ABD'nin Tanf'taki askeri üssü etrafında yaşanan gelişmelerle ilgili açıklamalarda bulunan Konaşenkov, "ABD'nin Tanf'taki yasadışı üssü ve üssün çevresi, militanların serbestçe faaliyet yürüttüğü bir 'kara delik' haline geldi. Rus haber sitesi Sputnik'in geçtiği habere göre, ABD'den 'burnunun dibinde' faaliyet yürüten militanlara karşı takındığı 'seçici körlük' tutumu hakkında bir açıklama yapmasını istiyoruz" dedi.

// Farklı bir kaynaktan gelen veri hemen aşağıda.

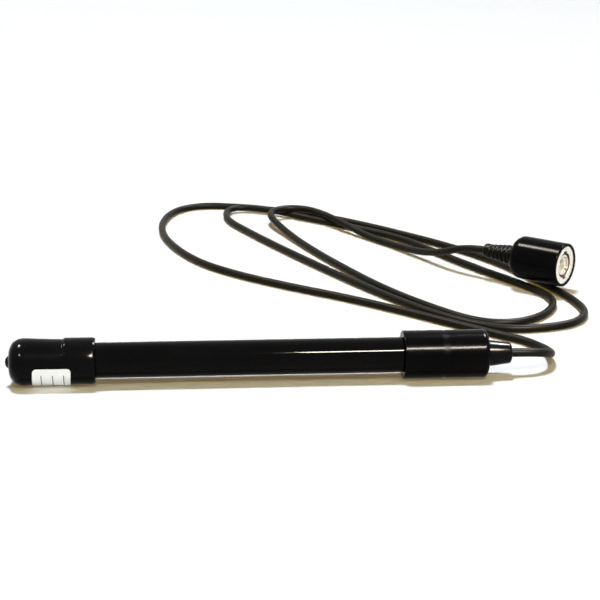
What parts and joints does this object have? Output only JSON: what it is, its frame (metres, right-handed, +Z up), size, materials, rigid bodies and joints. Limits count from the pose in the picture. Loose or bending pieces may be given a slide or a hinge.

'900 KİŞİLİK İKİ MİLİTAN GRUBU GÜNEY GERİLİMİ AZALTMA BÖLGESİNE GİRDİ'
Konaşenkov, 300 kişilik bir militan grubunun Tanf'ta ABD'nin kontrol ettiği bölgeden çıkarak güneydeki gerilimi azaltma bölgesine hareket ettiğini, Rukban sığınmacı kampından yola çıkan 600 kişilik bir diğer militan grubunun da yaklaşık 300 kilometre ilerledikten sonra eski Tafas gümrük noktasını geçerek söz konusu bölgeye giriş yaptığının altını çizdi.

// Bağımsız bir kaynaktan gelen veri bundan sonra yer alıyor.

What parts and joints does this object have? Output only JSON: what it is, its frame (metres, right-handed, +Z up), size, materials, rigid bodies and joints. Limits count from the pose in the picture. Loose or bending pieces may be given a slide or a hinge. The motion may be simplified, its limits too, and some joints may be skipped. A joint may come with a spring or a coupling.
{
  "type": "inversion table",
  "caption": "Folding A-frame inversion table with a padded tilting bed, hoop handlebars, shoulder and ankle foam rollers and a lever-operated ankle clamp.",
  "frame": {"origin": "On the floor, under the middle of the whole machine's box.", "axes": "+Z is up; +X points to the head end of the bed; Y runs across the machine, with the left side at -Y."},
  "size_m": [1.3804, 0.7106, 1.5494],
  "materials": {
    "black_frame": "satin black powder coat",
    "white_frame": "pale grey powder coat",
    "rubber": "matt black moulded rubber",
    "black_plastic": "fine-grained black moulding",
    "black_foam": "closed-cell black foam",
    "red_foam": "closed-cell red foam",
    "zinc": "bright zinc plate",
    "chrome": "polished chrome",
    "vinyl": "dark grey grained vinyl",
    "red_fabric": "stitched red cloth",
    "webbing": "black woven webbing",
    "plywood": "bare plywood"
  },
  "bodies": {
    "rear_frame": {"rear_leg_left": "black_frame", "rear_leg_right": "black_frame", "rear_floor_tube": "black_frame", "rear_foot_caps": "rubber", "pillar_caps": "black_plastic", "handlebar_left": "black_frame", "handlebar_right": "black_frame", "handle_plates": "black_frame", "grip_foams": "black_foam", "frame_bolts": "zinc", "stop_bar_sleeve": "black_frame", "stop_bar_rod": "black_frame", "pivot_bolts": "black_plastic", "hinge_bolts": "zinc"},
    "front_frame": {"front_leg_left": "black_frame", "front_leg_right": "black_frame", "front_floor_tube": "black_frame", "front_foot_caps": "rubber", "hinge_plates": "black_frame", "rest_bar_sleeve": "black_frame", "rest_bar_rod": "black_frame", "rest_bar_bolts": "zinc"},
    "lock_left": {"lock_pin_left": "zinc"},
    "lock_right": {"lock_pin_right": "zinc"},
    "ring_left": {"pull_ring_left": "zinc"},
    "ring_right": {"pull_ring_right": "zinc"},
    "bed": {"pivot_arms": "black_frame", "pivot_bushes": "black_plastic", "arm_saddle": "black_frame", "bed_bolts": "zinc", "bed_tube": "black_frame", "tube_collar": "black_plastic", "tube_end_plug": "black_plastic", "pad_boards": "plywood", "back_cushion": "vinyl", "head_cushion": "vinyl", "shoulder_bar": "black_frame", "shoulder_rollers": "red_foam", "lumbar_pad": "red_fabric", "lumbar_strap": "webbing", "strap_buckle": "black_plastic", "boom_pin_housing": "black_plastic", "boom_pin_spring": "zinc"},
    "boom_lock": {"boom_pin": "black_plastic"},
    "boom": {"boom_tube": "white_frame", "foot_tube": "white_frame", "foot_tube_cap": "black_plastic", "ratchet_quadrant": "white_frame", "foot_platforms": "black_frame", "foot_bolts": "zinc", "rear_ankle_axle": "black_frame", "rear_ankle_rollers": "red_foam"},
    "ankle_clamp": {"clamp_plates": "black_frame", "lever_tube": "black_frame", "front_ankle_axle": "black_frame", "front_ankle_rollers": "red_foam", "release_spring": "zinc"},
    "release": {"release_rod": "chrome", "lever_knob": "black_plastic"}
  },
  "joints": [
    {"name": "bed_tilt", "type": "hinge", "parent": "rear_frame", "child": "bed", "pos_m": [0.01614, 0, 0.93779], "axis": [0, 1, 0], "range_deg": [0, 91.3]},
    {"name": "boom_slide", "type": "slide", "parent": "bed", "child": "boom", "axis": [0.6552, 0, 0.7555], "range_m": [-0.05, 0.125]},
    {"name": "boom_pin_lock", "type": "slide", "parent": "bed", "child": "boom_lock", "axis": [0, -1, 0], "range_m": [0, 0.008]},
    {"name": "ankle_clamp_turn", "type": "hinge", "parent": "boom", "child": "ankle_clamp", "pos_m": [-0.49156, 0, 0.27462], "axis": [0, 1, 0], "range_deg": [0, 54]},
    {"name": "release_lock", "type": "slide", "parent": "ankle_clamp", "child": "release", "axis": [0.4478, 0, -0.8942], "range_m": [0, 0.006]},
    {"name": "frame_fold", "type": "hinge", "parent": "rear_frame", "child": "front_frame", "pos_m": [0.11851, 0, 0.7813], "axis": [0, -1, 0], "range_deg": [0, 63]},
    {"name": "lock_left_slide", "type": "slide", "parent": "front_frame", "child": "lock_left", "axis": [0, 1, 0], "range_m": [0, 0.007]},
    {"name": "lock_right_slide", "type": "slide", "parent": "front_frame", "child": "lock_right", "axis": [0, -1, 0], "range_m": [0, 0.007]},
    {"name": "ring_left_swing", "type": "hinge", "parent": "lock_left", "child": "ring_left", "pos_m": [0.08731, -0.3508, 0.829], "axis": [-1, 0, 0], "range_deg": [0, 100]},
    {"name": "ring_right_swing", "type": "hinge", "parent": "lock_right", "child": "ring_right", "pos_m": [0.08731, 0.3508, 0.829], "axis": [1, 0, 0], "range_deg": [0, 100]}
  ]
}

'SABOTAJ OLURSA, SORUMLUSU ABD'DİR'
600 kişilik grubun gerilimi azaltma bölgesine girdikten hemen sonra bu bölgeye, tıbbi malzeme ve gıda malzemelerinin bulunduğu iki konvoyun giriş yaptığına ve insani yardımların büyük bölümünün militanların eline geçtiğine dikkat çeken Konaşenkov, "Yaşanan 'ilginç tesadüflerin' ardından bu bölgede ateşkesi bozma girişimi olacağını öngörmek için uzman olmaya gerek yok. Herkesi uyarıyoruz. Barış sürecinin sabote edilmesi durumunda tüm sorumluluk, ABD'ye ait olacak" diye konuştu.
'ABD, MİLİTANLARLA İLGİLİ SORUMUZU YANITSIZ BIRAKTI'
Bu arada Konaşenkov, 300 militanın ABD'nin kontrolündeki bölgeden nasıl sızdığı konusunda Washington'dan bir yanıt alamadıklarını söyledi.
Konaşenkov şu ifadeleri kullandı: "Suriye rejim birliklerinin tedarik amaçlı ve halka insani yardım ulaştırmak için kullandığı stratejik öneme sahip Şam-Deyr ez Zor karayolunu bloke etmeye çalışan militanların ABD'nin kontrolündeki bölgeden nasıl sızdığına ilişkin sorumuz yanıtsız kaldı."